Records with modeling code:
☆ ☆ ☆ ☆ ☆

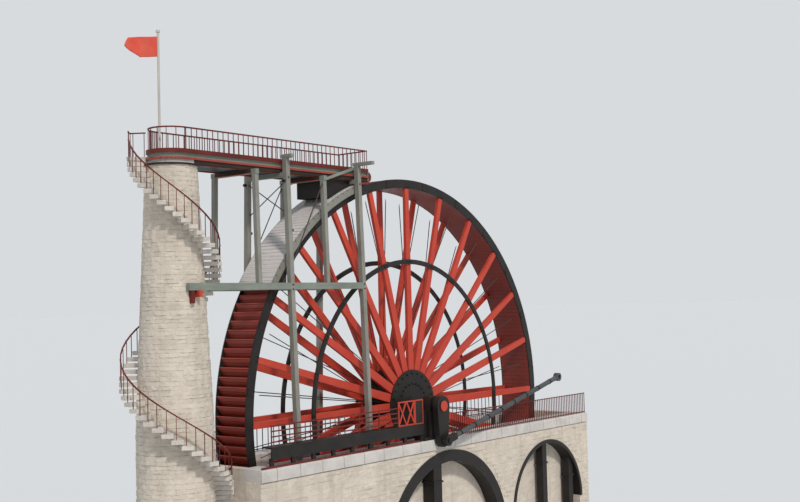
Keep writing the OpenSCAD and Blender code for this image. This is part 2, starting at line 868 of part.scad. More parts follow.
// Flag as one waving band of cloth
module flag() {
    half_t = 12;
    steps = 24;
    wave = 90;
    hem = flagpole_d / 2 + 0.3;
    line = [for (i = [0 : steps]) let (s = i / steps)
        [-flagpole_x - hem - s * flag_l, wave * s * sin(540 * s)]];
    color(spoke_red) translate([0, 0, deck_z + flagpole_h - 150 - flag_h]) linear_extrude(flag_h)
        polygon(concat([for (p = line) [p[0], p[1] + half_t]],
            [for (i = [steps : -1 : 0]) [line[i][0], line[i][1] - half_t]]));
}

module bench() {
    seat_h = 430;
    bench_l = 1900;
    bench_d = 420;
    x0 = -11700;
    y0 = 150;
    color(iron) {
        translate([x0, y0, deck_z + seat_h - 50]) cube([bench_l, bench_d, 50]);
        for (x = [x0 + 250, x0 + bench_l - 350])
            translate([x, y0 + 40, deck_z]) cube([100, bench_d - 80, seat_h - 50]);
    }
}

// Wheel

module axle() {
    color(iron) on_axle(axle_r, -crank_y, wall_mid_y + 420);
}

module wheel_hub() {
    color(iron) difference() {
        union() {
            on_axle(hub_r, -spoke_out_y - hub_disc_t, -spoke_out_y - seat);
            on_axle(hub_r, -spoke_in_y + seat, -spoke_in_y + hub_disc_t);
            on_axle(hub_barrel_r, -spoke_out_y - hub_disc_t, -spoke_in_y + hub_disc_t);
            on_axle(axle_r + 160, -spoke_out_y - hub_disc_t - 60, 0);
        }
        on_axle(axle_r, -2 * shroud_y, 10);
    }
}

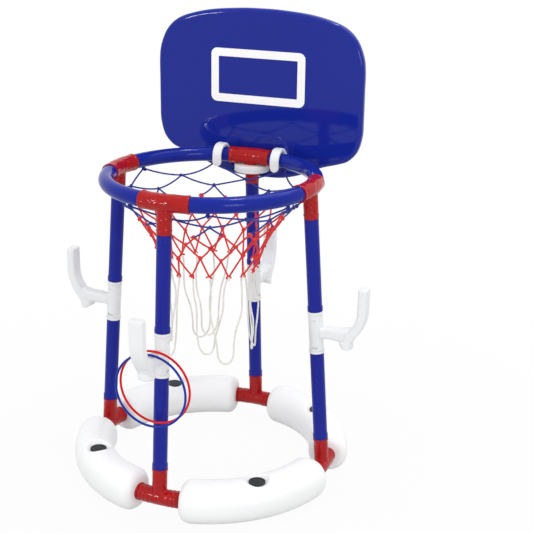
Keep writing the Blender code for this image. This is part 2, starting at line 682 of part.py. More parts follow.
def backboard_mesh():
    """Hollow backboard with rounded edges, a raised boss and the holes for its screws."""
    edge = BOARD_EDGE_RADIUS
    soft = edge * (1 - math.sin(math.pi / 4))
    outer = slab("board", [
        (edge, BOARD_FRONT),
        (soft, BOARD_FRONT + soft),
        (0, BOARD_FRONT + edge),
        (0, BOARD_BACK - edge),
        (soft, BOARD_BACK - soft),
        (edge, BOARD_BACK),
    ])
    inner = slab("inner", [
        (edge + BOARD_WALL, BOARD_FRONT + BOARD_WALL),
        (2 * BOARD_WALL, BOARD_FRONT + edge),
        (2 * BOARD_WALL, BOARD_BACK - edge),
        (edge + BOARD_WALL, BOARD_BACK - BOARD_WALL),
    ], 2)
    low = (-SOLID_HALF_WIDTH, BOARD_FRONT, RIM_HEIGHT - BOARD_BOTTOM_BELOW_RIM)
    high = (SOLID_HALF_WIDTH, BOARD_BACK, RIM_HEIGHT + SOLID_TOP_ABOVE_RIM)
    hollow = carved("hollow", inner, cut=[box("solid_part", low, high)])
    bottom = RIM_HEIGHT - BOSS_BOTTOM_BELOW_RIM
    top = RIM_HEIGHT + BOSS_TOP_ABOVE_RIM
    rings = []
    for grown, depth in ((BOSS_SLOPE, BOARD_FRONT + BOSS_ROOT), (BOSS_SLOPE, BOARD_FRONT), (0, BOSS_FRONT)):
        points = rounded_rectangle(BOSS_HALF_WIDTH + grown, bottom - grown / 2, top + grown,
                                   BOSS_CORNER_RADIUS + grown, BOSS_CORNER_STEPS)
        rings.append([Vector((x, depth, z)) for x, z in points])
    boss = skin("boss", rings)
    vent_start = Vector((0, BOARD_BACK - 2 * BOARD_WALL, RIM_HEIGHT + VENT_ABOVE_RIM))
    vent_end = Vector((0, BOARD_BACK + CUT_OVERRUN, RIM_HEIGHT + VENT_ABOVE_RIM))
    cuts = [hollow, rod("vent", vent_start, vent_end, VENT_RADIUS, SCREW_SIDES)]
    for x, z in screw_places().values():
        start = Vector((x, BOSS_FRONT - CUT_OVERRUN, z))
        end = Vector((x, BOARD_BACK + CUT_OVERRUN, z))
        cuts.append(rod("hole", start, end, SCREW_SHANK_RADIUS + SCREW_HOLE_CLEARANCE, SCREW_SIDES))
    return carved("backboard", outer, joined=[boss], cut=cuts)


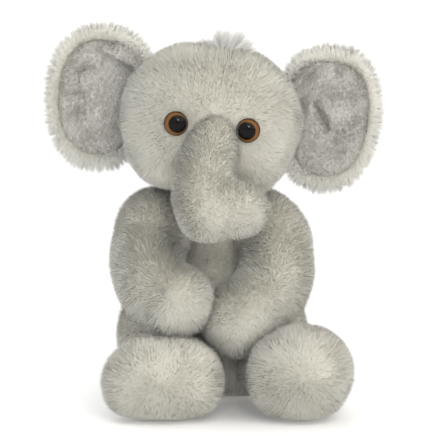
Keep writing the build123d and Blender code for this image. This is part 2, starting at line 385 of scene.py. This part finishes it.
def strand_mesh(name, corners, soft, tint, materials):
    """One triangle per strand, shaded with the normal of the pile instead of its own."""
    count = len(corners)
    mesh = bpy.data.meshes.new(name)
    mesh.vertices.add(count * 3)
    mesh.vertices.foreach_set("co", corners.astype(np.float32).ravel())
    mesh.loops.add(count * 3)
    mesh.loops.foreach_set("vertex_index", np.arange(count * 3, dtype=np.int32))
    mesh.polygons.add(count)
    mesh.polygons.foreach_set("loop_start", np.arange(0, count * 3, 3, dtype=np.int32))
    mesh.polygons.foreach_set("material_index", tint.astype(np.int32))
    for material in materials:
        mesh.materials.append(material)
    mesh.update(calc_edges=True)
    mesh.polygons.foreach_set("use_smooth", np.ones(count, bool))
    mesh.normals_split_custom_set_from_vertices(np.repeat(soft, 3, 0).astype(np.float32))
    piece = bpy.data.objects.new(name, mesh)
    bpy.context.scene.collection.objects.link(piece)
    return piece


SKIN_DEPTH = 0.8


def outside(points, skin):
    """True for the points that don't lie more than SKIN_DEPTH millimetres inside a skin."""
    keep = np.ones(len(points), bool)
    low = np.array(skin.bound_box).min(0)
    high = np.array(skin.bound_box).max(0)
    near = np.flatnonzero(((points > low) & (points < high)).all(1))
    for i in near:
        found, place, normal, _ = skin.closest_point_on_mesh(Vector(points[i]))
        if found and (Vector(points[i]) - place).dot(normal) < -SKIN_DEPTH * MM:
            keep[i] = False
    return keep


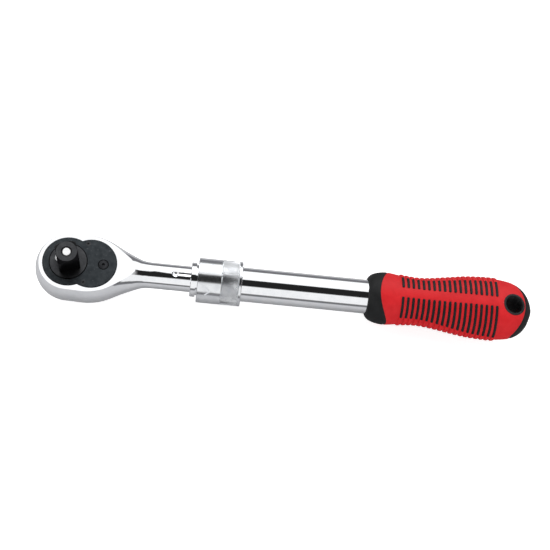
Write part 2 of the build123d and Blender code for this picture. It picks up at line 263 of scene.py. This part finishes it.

☆ ☆ ☆ ☆ ☆

→ STATED GOAL: From the records given above, copy all lines containing "parts".

→ TASK SOLUTION:
Keep writing the OpenSCAD and Blender code for this image. This is part 2, starting at line 868 of part.scad. More parts follow.
Keep writing the Blender code for this image. This is part 2, starting at line 682 of part.py. More parts follow.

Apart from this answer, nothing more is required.